The Harper regime, ipso facto, is doing what governments always end up doing: it is busily working away at defeating itself.  And, as with the census decision, it’s doing so with the smaller stuff.  To wit, Joe Frontporch: “You know, I don’t really care about the census or whatever, but these Harper guys sure are screwing up a lot, these days.  I think they need to be taught a lesson.”

Political graves are dug by small shovels.  It was ever thus.


Toronto is cool

Saw Scott Pilgrim Takes On The World with two of my boys last night.  Going in, it had pretty much everything against it: my guys insisted we sit in the second row, so my vision was blurry and my neck was hurting before the trailers had concluded; the place was insanely packed with unfortunate tattoo/piercing decisions, due it being that half-price Tuesday night scam, and my well-documented misanthropy was therfore in fullest bloom; and I didn’t know diddley-squat about the movie, or what to expect.  Zero, zippo, zilch.

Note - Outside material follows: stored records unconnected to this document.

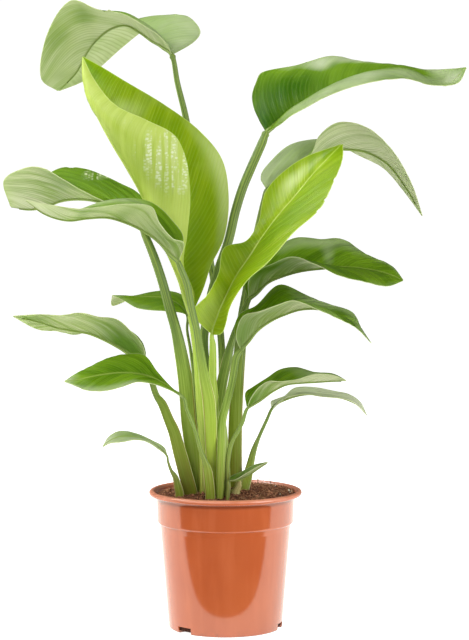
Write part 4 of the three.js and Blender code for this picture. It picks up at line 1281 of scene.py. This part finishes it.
# %% [markdown]
# ## The pot
# A nursery pot is blown or injected in one go, so it is one skin of nearly even thickness: rolled
# lip, collar, a step where pots nest, and a tapering wall. A profile turned about the axis is the
# natural way to make it. The three drain notches are then cut out at the foot with a boolean.

# %% Pot shape
POT_OUTSIDE = [
    (0, 0), (68.8, 0), (70.1, 0.4), (70.8, 1.2), (71.0, 2.4), (80.9, 124.0), (81.05, 125.0), (81.25, 125.6),
    (81.5, 130.0), (81.8, 130.9), (82.6, 131.3), (83.5, 131.6), (84.3, 132.2), (84.8, 133.1), (85.0, 134.4),
    (85.9, 161.6), (86.2, 163.6), (86.9, 165.1), (88.1, 165.9), (92.8, 166.1), (94.3, 166.6), (95.0, 167.5),
    (95.2, 169.0), (94.9, 170.5), (94.1, 171.7), (92.9, 172.3), (91.6, 172.5), (90.3, 172.2), (89.2, 171.2),
]
POT_INSIDE = [(88.6, 169.9), (87.4, 167.2), (84.3, 163.6), (83.0, 134.2), (79.3, 131.8), (68.8, 2.5),
              (0, 2.5)]
POT_SEGMENTS = 180
FOOT_RADIUS = 70.8 * MM
DRAIN_ANGLES = (-135.5, -15.5, 104.5)
DRAIN_WIDTH, DRAIN_HEIGHT, DRAIN_REACH = 22 * MM, 8.5 * MM, 19 * MM
CUT_BEYOND, CUT_CORNER = 10 * MM, 1.6 * MM


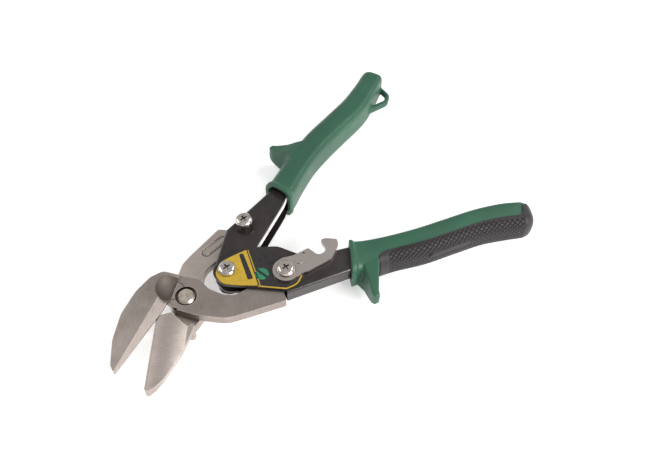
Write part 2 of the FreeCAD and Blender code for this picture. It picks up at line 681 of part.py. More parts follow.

But it was awesome. Awesome, Canada!

Martial arts, punk rock, quirky dialogue and a bizarro plot line: I mean, seriously, what more could you want? Well, how about it being proudly in, around and about Toronto? Now, that takes serious balls.

Anyway, I recommend it highly.  It achieves the near-impossible, and makes Toronto cool.  For that, it deserves the Order of Canada.